The mother and daughter were provided by a charity with short-term emergency accommodation in late September. Their solicitors wrote a pre-action letter a month later and got leave in November for judicial review of the August 2024 refusal.
The council wrote to her solicitors in early December, reiterating the basis of its refusal of priority but noting that, because the applicants were on the housing list since 2018 and were number 114, they were within the offer zone for “choice-based lettings”.
The council expected a property to become available early in 2025 within the applicants’ chosen area and proposed adjournment of the proceedings to allow for engagement on that.
A house offer was indicated in December. But the council disputed the woman’s solicitors’ statement that this was in response to the proceedings and set out other reasons for refusing priority, including the woman having a permanent job and being unaware of any evidence she had experienced domestic violence since 2019.

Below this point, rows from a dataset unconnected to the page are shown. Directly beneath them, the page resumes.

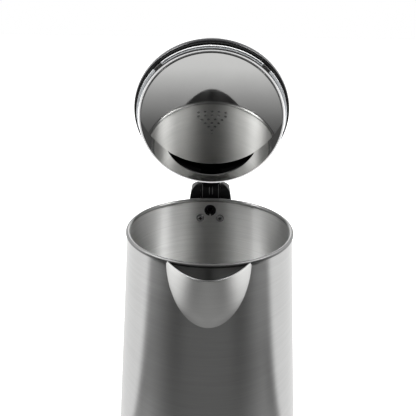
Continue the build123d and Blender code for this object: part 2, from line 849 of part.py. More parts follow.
def lid_tilted(y, h, slope):
    """Plane in the lid that gets deeper towards the hinge, through a point on the lid's middle."""
    along = (lid_plane.y_dir - lid_plane.z_dir * slope).normalized()
    return Plane(
        origin=lid_plane.from_local_coords((0, y, h)),
        x_dir=lid_plane.x_dir,
        z_dir=lid_plane.x_dir.cross(along),
    )


def upright(plane):
    """Section plane through a plane's origin, for revolving about that plane's normal."""
    return Plane(origin=plane.origin, x_dir=plane.x_dir, z_dir=-plane.y_dir)


crease_h = face_front - face_slope * (crease_y + liner_r - liner_y)
relief_growth = 1 / tan(radians(relief_angle))
liner_bodies = []
for inset in (0.0, wall):
    crease_plane = lid_tilted(crease_y, crease_h + inset, face_slope)
    with BuildPart() as liner_body:
        with BuildSketch(lid_plane.offset(2.3 + inset)):
            with Locations((0, liner_y)):
                Circle(liner_r - inset)
        extrude(amount=-20)
        with BuildSketch(upright(crease_plane)):
            with BuildLine():
                Polyline(
                    (0, 0),
                    (crease_r, 0),
                    (crease_r + 18 * relief_growth, 18),
                    (0, 18),
                    close=True,
                )
            make_face()
        revolve(axis=Axis(crease_plane.origin, crease_plane.z_dir), mode=Mode.INTERSECT)
    liner_bodies.append(liner_body.part)
with BuildPart() as lid_liner:
    add(liner_bodies[0])
    add(liner_bodies[1], mode=Mode.SUBTRACT)
    with BuildSketch(lid_plane):
        with Locations((0, vent_y)):
            Circle(vent_r)
        with Locations((0, crease_y)):
            Circle(crease_r + 0.5, mode=Mode.SUBTRACT)
    extrude(amount=-20, mode=Mode.SUBTRACT)
finish(lid_liner, "lid_liner")

ring_y = 2.4
ring_r = 58.9
ring_wire = 0.65
ring_slope = 0.075
ring_plane = lid_tilted(ring_y, -6.3, ring_slope)
with BuildPart() as liner_ring:
    with BuildSketch(upright(ring_plane)):
        with Locations((ring_r, 0)):
            Circle(ring_wire)
    revolve(axis=Axis(ring_plane.origin, ring_plane.z_dir))
finish(liner_ring, "liner_ring")

with BuildPart() as lid_seal:
    with BuildSketch(lid_plane.offset(-0.4)):
        Circle(seal_r)
        with Locations((0, liner_y)):
            Circle(liner_r + 0.1, mode=Mode.SUBTRACT)
    extrude(amount=2.7)
    with BuildSketch(lid_plane.offset(-4.0)):
        Circle(seal_r)
        with Locations((0, ring_y)):
            Circle(ring_r + ring_wire + 0.1, mode=Mode.SUBTRACT)
        with Locations((0, 32)):
            Rectangle(140, 50, mode=Mode.SUBTRACT)
    extrude(amount=3.7)
finish(lid_seal, "lid_seal")

with BuildPart() as seal_ribs:
    with BuildSketch(lid_plane.offset(-5.2)):
        for start, sweep_angle in ((-139.0, 98.0), (-33.0, 37.0), (176.0, 37.0)):
            with BuildLine():
                rib_arc = CenterArc((0, 0), seal_r - 0.55, start, sweep_angle)
                offset(rib_arc, amount=0.5, side=Side.BOTH)
            make_face()
    extrude(amount=1.15)
finish(seal_ribs, "seal_ribs")
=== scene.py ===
import json
from math import atan2, ceil, cos, hypot, pi, radians, sin, sqrt, tan

import bmesh
import bpy
from mathutils import Matrix, Vector


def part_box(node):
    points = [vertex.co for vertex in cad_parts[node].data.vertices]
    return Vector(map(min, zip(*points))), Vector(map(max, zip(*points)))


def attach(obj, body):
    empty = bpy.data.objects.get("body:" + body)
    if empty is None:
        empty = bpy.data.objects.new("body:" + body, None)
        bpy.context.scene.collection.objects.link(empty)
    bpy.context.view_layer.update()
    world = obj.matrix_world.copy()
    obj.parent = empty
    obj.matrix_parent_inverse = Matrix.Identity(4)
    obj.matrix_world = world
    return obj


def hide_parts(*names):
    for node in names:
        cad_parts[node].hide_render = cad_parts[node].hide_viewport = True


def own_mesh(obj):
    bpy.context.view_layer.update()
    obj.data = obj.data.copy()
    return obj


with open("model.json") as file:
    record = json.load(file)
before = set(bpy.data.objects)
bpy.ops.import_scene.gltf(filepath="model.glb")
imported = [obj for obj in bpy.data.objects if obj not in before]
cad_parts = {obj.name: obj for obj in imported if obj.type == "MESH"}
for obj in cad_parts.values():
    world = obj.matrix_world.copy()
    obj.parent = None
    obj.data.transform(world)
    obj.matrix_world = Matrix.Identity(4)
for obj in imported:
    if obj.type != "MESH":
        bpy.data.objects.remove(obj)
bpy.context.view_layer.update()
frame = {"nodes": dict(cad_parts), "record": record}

MM = 0.001
record = frame["record"]
nodes = frame["nodes"]
joints = {j["name"]: j for j in record["behaviour"]["joints"]}
node_slot = {s["node"]: s["material_slot"] for s in record["subparts"]}

# ---------------------------------------------------------------- sizes, metres, from the frame
SEGMENTS = 256
BEAD = 1.55 * MM
WALL = 0.8 * MM
shell_low, shell_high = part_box("jug_shell")
rim_z = shell_high.z - BEAD
rim_r = 64.0 * MM
taper = 0.0817
wall_shift = 0.15 * MM
shell_bottom = shell_low.z


def outer_r(z):
    """Outer radius of the steel jug at height z: the wall starts a little outside the bead's middle."""
    return rim_r - BEAD + WALL / 2 + wall_shift + taper * (rim_z - z)


# ---------------------------------------------------------------- the lid's own axes
hinge = Vector(joints["lid_hinge"]["pos_m"])
tilt = radians(joints["lid_hinge"]["range_deg"][1])
lid_rise = 3.7 * MM
reach, height = hinge.y, rim_z + lid_rise - hinge.z
lid_frame = Matrix(
    (
        (1, 0, 0, 0),
        (0, cos(tilt), sin(tilt), hinge.y - reach * cos(tilt) + height * sin(tilt)),
        (0, -sin(tilt), cos(tilt), hinge.z + reach * sin(tilt) + height * cos(tilt)),
        (0, 0, 0, 1),
    )
)


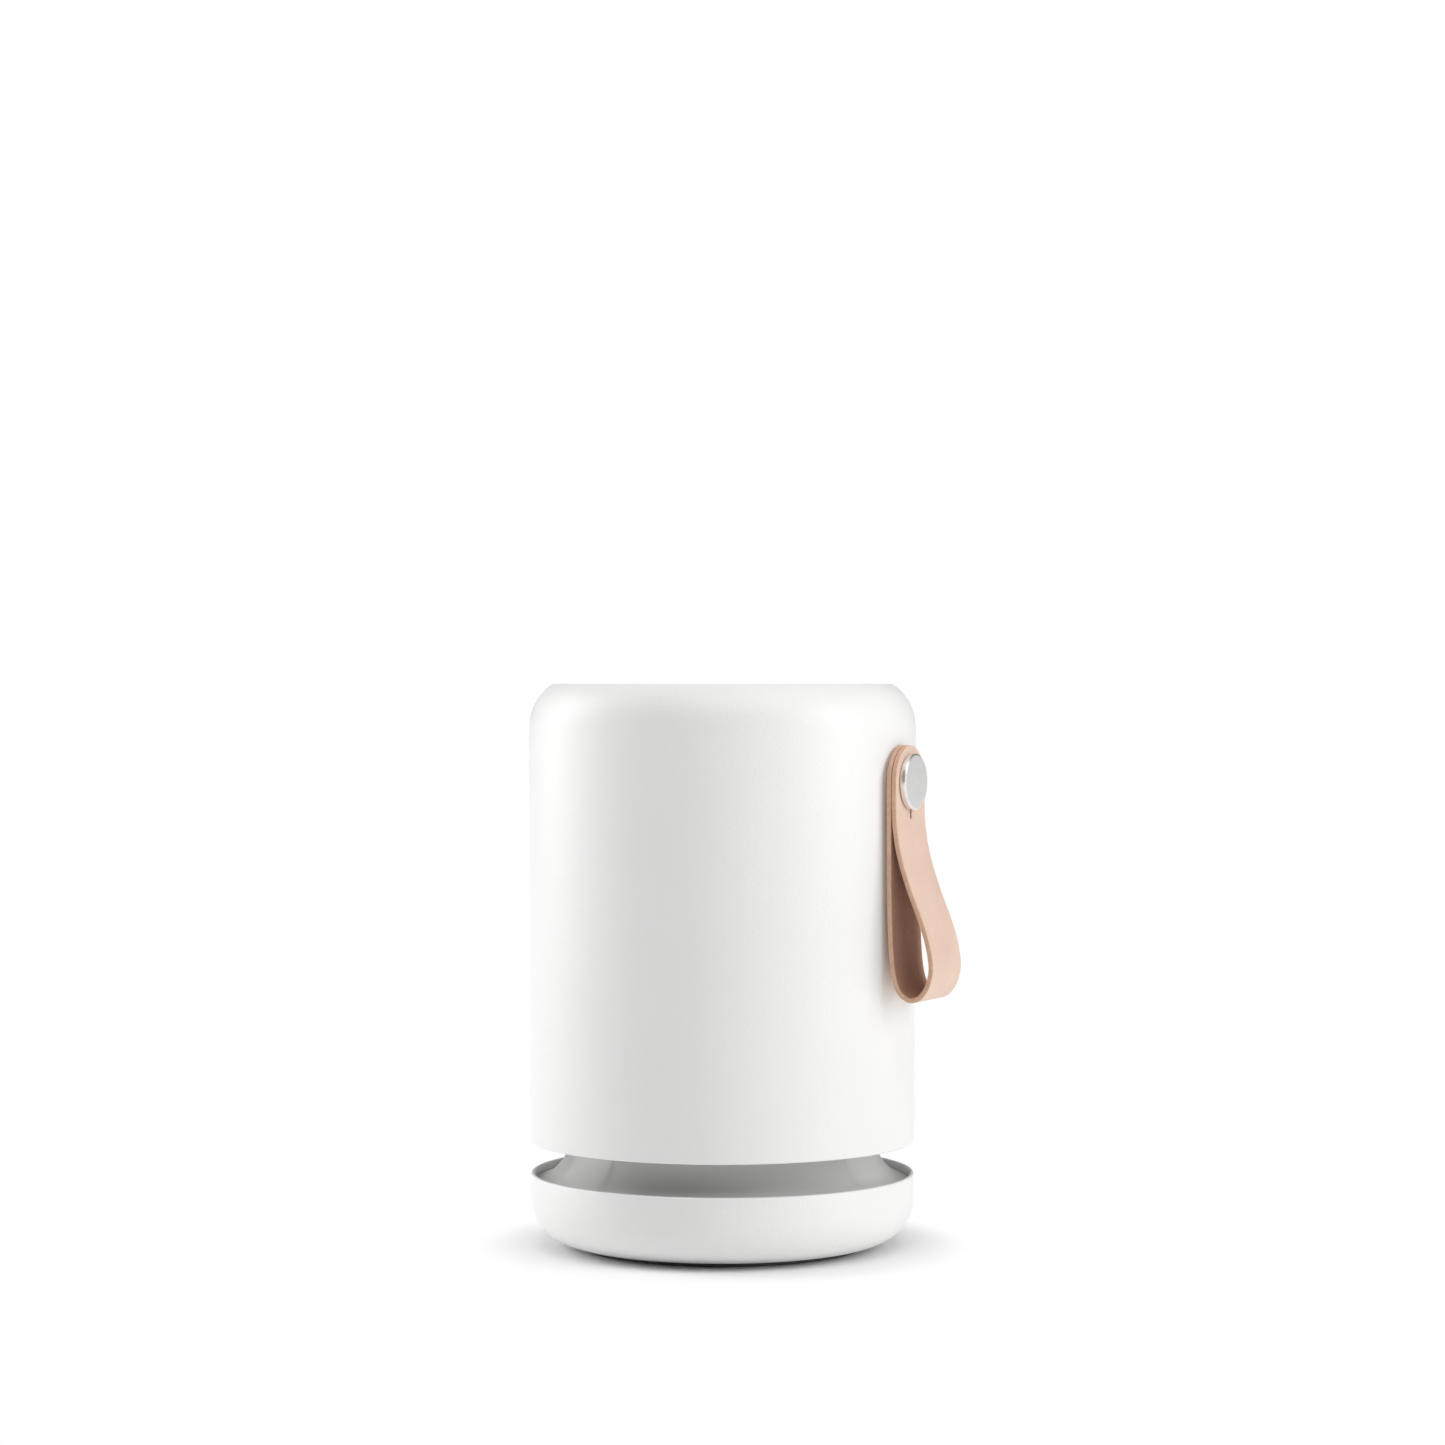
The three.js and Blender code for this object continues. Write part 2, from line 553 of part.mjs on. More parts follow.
function controlTray() {
  const { r, wall, z0, z1, postR, postAt, leadHole } = TRAY;
  const cup = turned([
    [0, z0],
    [r, z0],
    [r, z1],
    [r - wall, z1],
    [r - wall, z0 + wall],
    [0, z0 + wall],
  ], MEDIUM);
  const posts = SCREW_AZIMUTHS.map((a) => moved(disc(postR, z0 + 1, BOARD_DISC.z0 - GAP, HOLE), postAt, a));
  const hole = disc(leadHole, z0 - 1, z0 + wall + 1, HOLE);
  return cut(join(cup, ...posts), moved(hole, 28, 180), moved(hole, 20, 0), moved(hole, 20, 60));
}

function controlDisc() {
  const { z0, z1, edge } = DISC;
  const bore = BUTTON.r + GAP;
  const outer = TRAY.r - GAP;
  return turned([
    [bore, z0],
    [outer, z0],
    [outer, z1 - edge],
    [outer - edge, z1],
    [GROOVE.r1, z1],
    [GROOVE.r1, GROOVE.z],
    [GROOVE.r0, GROOVE.z],
    [GROOVE.r0, z1],
    [bore, z1],
  ], MEDIUM);
}

function powerButton() {
  const { r, top, flange, flangeZ, stemR, stemZ } = BUTTON;
  return turned([
    [0, stemZ],
    [stemR, stemZ],
    [stemR, flangeZ],
    [r + flange, flangeZ],
    [r + flange, TRAY.z1],
    [r, TRAY.z1],
    [r, top - 0.5],
    [r - 0.5, top],
    [0, top],
  ], MEDIUM);
}

const controls = new THREE.Group();
const lightRing = ring(LIGHT.r0, LIGHT.r1, LIGHT.z, DISC.z1, MEDIUM);
const tact = new THREE.BoxGeometry(SWITCH.width, SWITCH.width, SWITCH.h).translate(0, 0, SWITCH.z);
piece(housing, "top_grille", outletGrille(), WHITE);
piece(housing, "control_tray", controlTray(), PALE_PLASTIC);
piece(housing, "control_disc", controlDisc(), WHITE);
piece(housing, "light_ring", lightRing, LENS);
piece(housing, "main_board", disc(BOARD_DISC.r, BOARD_DISC.z0, BOARD_DISC.z1, MEDIUM), BOARD);
piece(housing, "tact_switch", tact, BLACK_PLASTIC);
piece(controls, "power_button", powerButton(), PALE_PLASTIC);

// ---------------------------------------------------------------- power inlet and leads
function dcSocket() {
  const { r, flange, bore } = SOCKET;
  const at = SOCKET_Y;
  return turned([
    [0, at.back],
    [r, at.back],
    [r, at.flange0],
    [flange, at.flange0],
    [flange, at.flange1],
    [r, at.flange1],
    [r, at.face],
    [bore, at.face],
    [bore, at.bore],
    [0, at.bore],
  ], SMALL);
}

const socket = piece(housing, "dc_socket", dcSocket(), BLACK_PLASTIC);
const pin = piece(housing, "dc_pin", disc(SOCKET.pinR, SOCKET_Y.bore + GAP, SOCKET_Y.pin, HOLE), BRASS);
[socket, pin].forEach((mesh) => {
  mesh.rotation.x = -Math.PI / 2;
  mesh.position.z = SOCKET.z;
});

const point = (x, y, z) => new THREE.Vector3(x, y, z);
const powerRoute = [
  point(0, SOCKET_Y.back - 0.4, SOCKET.z),
  point(0, SOCKET_Y.back - 3, SOCKET.z),
  point(0, 84.6, 81),
  point(0, 86, 89),
  point(0, 95, 106),
  point(0, POWER_LEAD_AT, 124),
  point(0, POWER_LEAD_AT, 160),
  point(0, POWER_LEAD_AT, 202),
  point(0, POWER_LEAD_AT, 245),
  point(0, 92, 268),
  point(0, 78, 271),
  point(0, 36, 268),
  point(0, 29, 271.5),
  point(0, 28, 276),
  point(0, 28, 283.5),
];
const motorRoute = [point(0, -14, 261.4), point(0, -16, 268), point(0, -20, 275), point(0, -20, 283.5)];
const lampRoute = [
  polar(31, 60, 205.7),
  polar(50, 60, 205.7),
  polar(74, 60, 205.9),
  polar(82, 60, 206.8),
  polar(88, 60, 213),
  polar(90, 60, 226),
  polar(90, 60, 250),
  polar(84, 60, 266),
  polar(60, 60, 270),
  polar(28, 60, 269),
  polar(20, 60, 275),
  polar(20, 60, 283.5),
];
piece(housing, "power_lead", lead(powerRoute, SLEEVE.power, 34), BLACK_PLASTIC);
piece(housing, "motor_lead", lead(motorRoute, SLEEVE.motor, 8), BLACK_PLASTIC);
piece(housing, "lamp_lead", lead(lampRoute, SLEEVE.lamp, 30), BLACK_PLASTIC);

// ---------------------------------------------------------------- stud
const stud = new THREE.Group();
stud.rotation.y = Math.PI / 2;
stud.position.z = STUD_Z;
piece(
  stud,
  "strap_stud",
  turned([
    [0, 94],
    [STUD.shank, 94],
    [STUD.shank, HOUSING_R + 0.2],
    [STUD.neck, HOUSING_R + 0.2],
    [STUD.neck, STUD.back],
    [STUD.head - 0.4, STUD.back],
    [STUD.head, STUD.back + 0.4],
    [STUD.head, STUD.face - 0.5],
    [STUD.head - 0.5, STUD.face],
    [0, STUD.face],
  ], MEDIUM),
  ALUMINIUM,
);
const plate = new THREE.BoxGeometry(PLATE.height, PLATE.width, PLATE.thick).translate(0, 0, PLATE.x);
const studBore = disc(STUD.shank + GAP, 94, 102, SMALL);
piece(stud, "backing_plate", cut(solid(plate), studBore), STEEL);
piece(stud, "stud_nut", cut(solid(disc(NUT.r, NUT.x0, NUT.x1, 6)), studBore), STEEL);

// ---------------------------------------------------------------- strap
// The strap's centre line in the (x, z) plane, from the end behind the stud, down and round the
// loop, and up to the end in front of it.
const STRAP_LINE = [
  [107.1, 276], [107.1, 210], [107.4, 185], [108.2, 165], [109.6, 152], [112.6, 143.3],
  [116.5, 139.7], [120.1, 138.8], [124.2, 140.2], [128, 144.6], [130.4, 151], [130.9, 158],
  [128.9, 169], [124.9, 181], [118.4, 197.3], [113.4, 213], [110.9, 226], [109.95, 240], [109.95, 276],
];

function strap() {
  const line = new THREE.SplineCurve(STRAP_LINE.map(([x, z]) => new THREE.Vector2(x, z)));
  const steps = 44;
  const side = (offset) =>
    Array.from({ length: steps + 1 }, (_, i) => {
      const along = line.getTangent(i / steps);
      const at = line.getPoint(i / steps);
      return [at.x - along.y * offset, at.y + along.x * offset];
    });
  const outline = [...side(STRAP_THICK / 2), ...side(-STRAP_THICK / 2).reverse()];
  const strip = prism(outline, -STRAP_WIDTH / 2, STRAP_WIDTH / 2).rotateX(Math.PI / 2);
  const half = STRAP_WIDTH / 2;
  const roundEnd = arc(-STUD_Z, 0, half, 90, 270, 10); // X here turns to -Z below
  const blank = prism([[-100, -half], [-100, half], ...roundEnd], 90, 150).rotateY(Math.PI / 2);
  const slit = new THREE.BoxGeometry(SLIT.depth, SLIT.width, SLIT.length);
  slit.translate(SLIT.x, 0, STUD_Z - SLIT.length / 2);
  const hole = disc(STUD.neck + 1, 90, 130, SMALL).rotateY(Math.PI / 2);
  const body = solid(strip).intersect(solid(blank));
  return cut(body, hole.translate(0, 0, STUD_Z), slit);
}

const carry = new THREE.Group();
piece(carry, "strap", strap(), LEATHER);

// ---------------------------------------------------------------- assembly
housing.add(rotating, controls, stud, carry);
const purifier = new THREE.Group();
purifier.add(base, filter, housing);

export default purifier;
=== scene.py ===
import math

import bmesh
import bpy
from mathutils import Matrix, Vector


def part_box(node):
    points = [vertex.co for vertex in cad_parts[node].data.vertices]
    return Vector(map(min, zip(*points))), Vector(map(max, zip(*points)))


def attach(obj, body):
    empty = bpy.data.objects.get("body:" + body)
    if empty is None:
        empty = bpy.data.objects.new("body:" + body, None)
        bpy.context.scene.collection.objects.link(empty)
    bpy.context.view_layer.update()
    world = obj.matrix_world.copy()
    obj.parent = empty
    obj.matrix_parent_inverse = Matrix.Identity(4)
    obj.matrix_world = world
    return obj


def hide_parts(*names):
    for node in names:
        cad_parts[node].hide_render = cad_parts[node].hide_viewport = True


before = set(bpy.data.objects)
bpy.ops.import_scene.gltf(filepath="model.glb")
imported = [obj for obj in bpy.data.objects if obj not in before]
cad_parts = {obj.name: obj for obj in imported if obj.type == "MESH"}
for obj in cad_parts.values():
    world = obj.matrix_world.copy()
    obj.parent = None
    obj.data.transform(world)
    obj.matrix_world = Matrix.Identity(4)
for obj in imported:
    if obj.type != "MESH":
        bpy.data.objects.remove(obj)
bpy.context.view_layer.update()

MM = 0.001
GAP = 0.3  # millimetres between neighbouring pieces, as in the frame
LEG_AZIMUTHS = (90, 210, 330)  # azimuth 0 is the front (-Y), 90 is +X
SCREW_AZIMUTHS = (30, 150, 270)
# Degrees off a leg's middle between which its side slopes down, on the flare and at the top.
LEG_FOOT_EDGE = (11.4, 15.6)
LEG_TOP_EDGE = (12.9, 14.1)


# ------------------------------------------------------------------ frame and outline helpers
def span(node):
    """Lowest and highest corner of a CAD node, in millimetres."""
    low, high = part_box(node)
    return low / MM, high / MM


def arc(r, z, radius, start, end, steps):
    """Points of an arc in the (r, z) plane, from one angle to another, both included."""
    angles = [math.radians(start + (end - start) * i / steps) for i in range(steps + 1)]
    return [(r + radius * math.cos(a), z + radius * math.sin(a)) for a in angles]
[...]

The proceedings were adjourned 11 times due to the formal offer of a house being delayed until April 2025 for reasons the council said were outside its control. The woman’s acceptance of the offer made her case moot or pointless.
In ruling on costs, the judge held that each side should pay their own costs for reasons including the challenge was over the council’s refusal of priority and the house offer was made without it changing its decision that she was not entitled to priority.